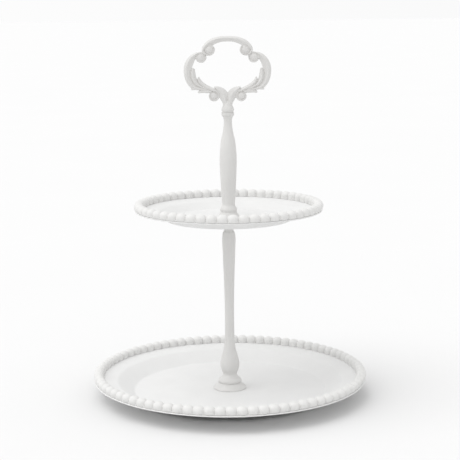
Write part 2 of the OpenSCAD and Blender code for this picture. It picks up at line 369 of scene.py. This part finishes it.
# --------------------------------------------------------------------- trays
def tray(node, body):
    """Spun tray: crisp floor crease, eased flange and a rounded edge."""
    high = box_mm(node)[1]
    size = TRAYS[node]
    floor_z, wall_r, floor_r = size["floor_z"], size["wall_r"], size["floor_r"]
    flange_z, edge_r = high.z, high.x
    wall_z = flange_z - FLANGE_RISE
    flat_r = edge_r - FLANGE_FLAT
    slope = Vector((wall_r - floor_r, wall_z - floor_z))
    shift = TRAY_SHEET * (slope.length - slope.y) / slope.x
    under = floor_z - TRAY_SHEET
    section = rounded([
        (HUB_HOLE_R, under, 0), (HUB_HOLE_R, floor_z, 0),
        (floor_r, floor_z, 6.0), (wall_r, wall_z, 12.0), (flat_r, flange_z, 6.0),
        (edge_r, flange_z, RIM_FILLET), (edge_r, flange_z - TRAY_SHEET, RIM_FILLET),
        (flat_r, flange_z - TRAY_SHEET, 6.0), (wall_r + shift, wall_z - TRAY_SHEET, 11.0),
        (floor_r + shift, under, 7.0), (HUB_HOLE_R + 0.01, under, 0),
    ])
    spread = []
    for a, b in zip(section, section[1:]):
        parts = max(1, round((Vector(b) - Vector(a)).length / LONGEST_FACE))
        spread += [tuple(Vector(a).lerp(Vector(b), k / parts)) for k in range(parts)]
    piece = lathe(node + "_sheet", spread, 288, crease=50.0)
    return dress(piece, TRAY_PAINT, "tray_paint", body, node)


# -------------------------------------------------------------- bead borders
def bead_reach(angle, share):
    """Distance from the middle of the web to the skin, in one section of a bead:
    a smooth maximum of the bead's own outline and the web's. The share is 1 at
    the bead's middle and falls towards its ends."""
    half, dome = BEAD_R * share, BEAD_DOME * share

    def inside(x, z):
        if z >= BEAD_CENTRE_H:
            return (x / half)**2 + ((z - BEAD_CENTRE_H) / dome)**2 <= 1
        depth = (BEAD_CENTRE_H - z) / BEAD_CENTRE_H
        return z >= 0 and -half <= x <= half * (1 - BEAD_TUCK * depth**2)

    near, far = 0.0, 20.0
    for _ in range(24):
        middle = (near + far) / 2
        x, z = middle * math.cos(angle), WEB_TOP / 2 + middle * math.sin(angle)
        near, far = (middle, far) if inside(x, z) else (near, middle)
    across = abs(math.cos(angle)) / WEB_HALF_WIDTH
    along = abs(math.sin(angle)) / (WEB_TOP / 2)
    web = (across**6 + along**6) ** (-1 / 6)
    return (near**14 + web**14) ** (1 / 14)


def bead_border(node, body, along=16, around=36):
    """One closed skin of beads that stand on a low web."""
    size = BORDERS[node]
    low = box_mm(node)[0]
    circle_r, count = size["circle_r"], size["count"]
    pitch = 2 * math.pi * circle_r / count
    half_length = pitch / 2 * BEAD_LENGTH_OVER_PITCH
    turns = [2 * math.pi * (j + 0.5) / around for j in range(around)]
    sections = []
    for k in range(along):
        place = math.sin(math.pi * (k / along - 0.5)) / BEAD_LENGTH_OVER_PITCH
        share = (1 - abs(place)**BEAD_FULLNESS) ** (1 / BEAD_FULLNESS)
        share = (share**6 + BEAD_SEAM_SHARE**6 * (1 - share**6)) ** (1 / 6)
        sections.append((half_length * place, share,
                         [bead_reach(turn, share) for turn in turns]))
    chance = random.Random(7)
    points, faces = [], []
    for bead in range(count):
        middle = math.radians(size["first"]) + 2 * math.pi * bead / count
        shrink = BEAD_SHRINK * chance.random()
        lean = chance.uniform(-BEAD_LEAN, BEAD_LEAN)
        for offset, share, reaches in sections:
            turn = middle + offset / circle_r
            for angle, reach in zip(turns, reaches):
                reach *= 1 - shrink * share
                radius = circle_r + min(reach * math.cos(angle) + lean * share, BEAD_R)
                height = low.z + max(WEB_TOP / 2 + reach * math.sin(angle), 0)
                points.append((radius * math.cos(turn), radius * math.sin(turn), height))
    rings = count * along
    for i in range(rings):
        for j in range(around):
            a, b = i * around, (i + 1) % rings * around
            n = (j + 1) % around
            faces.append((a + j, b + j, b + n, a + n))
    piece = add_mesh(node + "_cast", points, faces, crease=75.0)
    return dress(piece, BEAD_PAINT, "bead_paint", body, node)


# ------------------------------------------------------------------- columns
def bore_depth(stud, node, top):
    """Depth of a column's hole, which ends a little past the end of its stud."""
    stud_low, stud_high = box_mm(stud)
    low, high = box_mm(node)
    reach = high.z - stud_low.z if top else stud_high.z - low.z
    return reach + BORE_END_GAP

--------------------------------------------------

§ **Short exercise**
Please reproduce the entire listing, exactly as shown.

§ **Exercise output**
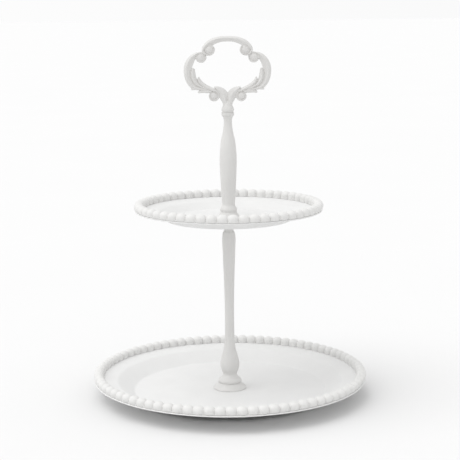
Write part 2 of the OpenSCAD and Blender code for this picture. It picks up at line 369 of scene.py. This part finishes it.
# --------------------------------------------------------------------- trays
def tray(node, body):
    """Spun tray: crisp floor crease, eased flange and a rounded edge."""
    high = box_mm(node)[1]
    size = TRAYS[node]
    floor_z, wall_r, floor_r = size["floor_z"], size["wall_r"], size["floor_r"]
    flange_z, edge_r = high.z, high.x
    wall_z = flange_z - FLANGE_RISE
    flat_r = edge_r - FLANGE_FLAT
    slope = Vector((wall_r - floor_r, wall_z - floor_z))
    shift = TRAY_SHEET * (slope.length - slope.y) / slope.x
    under = floor_z - TRAY_SHEET
    section = rounded([
        (HUB_HOLE_R, under, 0), (HUB_HOLE_R, floor_z, 0),
        (floor_r, floor_z, 6.0), (wall_r, wall_z, 12.0), (flat_r, flange_z, 6.0),
        (edge_r, flange_z, RIM_FILLET), (edge_r, flange_z - TRAY_SHEET, RIM_FILLET),
        (flat_r, flange_z - TRAY_SHEET, 6.0), (wall_r + shift, wall_z - TRAY_SHEET, 11.0),
        (floor_r + shift, under, 7.0), (HUB_HOLE_R + 0.01, under, 0),
    ])
    spread = []
    for a, b in zip(section, section[1:]):
        parts = max(1, round((Vector(b) - Vector(a)).length / LONGEST_FACE))
        spread += [tuple(Vector(a).lerp(Vector(b), k / parts)) for k in range(parts)]
    piece = lathe(node + "_sheet", spread, 288, crease=50.0)
    return dress(piece, TRAY_PAINT, "tray_paint", body, node)


# -------------------------------------------------------------- bead borders
def bead_reach(angle, share):
    """Distance from the middle of the web to the skin, in one section of a bead:
    a smooth maximum of the bead's own outline and the web's. The share is 1 at
    the bead's middle and falls towards its ends."""
    half, dome = BEAD_R * share, BEAD_DOME * share

    def inside(x, z):
        if z >= BEAD_CENTRE_H:
            return (x / half)**2 + ((z - BEAD_CENTRE_H) / dome)**2 <= 1
        depth = (BEAD_CENTRE_H - z) / BEAD_CENTRE_H
        return z >= 0 and -half <= x <= half * (1 - BEAD_TUCK * depth**2)

    near, far = 0.0, 20.0
    for _ in range(24):
        middle = (near + far) / 2
        x, z = middle * math.cos(angle), WEB_TOP / 2 + middle * math.sin(angle)
        near, far = (middle, far) if inside(x, z) else (near, middle)
    across = abs(math.cos(angle)) / WEB_HALF_WIDTH
    along = abs(math.sin(angle)) / (WEB_TOP / 2)
    web = (across**6 + along**6) ** (-1 / 6)
    return (near**14 + web**14) ** (1 / 14)


def bead_border(node, body, along=16, around=36):
    """One closed skin of beads that stand on a low web."""
    size = BORDERS[node]
    low = box_mm(node)[0]
    circle_r, count = size["circle_r"], size["count"]
    pitch = 2 * math.pi * circle_r / count
    half_length = pitch / 2 * BEAD_LENGTH_OVER_PITCH
    turns = [2 * math.pi * (j + 0.5) / around for j in range(around)]
    sections = []
    for k in range(along):
        place = math.sin(math.pi * (k / along - 0.5)) / BEAD_LENGTH_OVER_PITCH
        share = (1 - abs(place)**BEAD_FULLNESS) ** (1 / BEAD_FULLNESS)
        share = (share**6 + BEAD_SEAM_SHARE**6 * (1 - share**6)) ** (1 / 6)
        sections.append((half_length * place, share,
                         [bead_reach(turn, share) for turn in turns]))
    chance = random.Random(7)
    points, faces = [], []
    for bead in range(count):
        middle = math.radians(size["first"]) + 2 * math.pi * bead / count
        shrink = BEAD_SHRINK * chance.random()
        lean = chance.uniform(-BEAD_LEAN, BEAD_LEAN)
        for offset, share, reaches in sections:
            turn = middle + offset / circle_r
            for angle, reach in zip(turns, reaches):
                reach *= 1 - shrink * share
                radius = circle_r + min(reach * math.cos(angle) + lean * share, BEAD_R)
                height = low.z + max(WEB_TOP / 2 + reach * math.sin(angle), 0)
                points.append((radius * math.cos(turn), radius * math.sin(turn), height))
    rings = count * along
    for i in range(rings):
        for j in range(around):
            a, b = i * around, (i + 1) % rings * around
            n = (j + 1) % around
            faces.append((a + j, b + j, b + n, a + n))
    piece = add_mesh(node + "_cast", points, faces, crease=75.0)
    return dress(piece, BEAD_PAINT, "bead_paint", body, node)


# ------------------------------------------------------------------- columns
def bore_depth(stud, node, top):
    """Depth of a column's hole, which ends a little past the end of its stud."""
    stud_low, stud_high = box_mm(stud)
    low, high = box_mm(node)
    reach = high.z - stud_low.z if top else stud_high.z - low.z
    return reach + BORE_END_GAP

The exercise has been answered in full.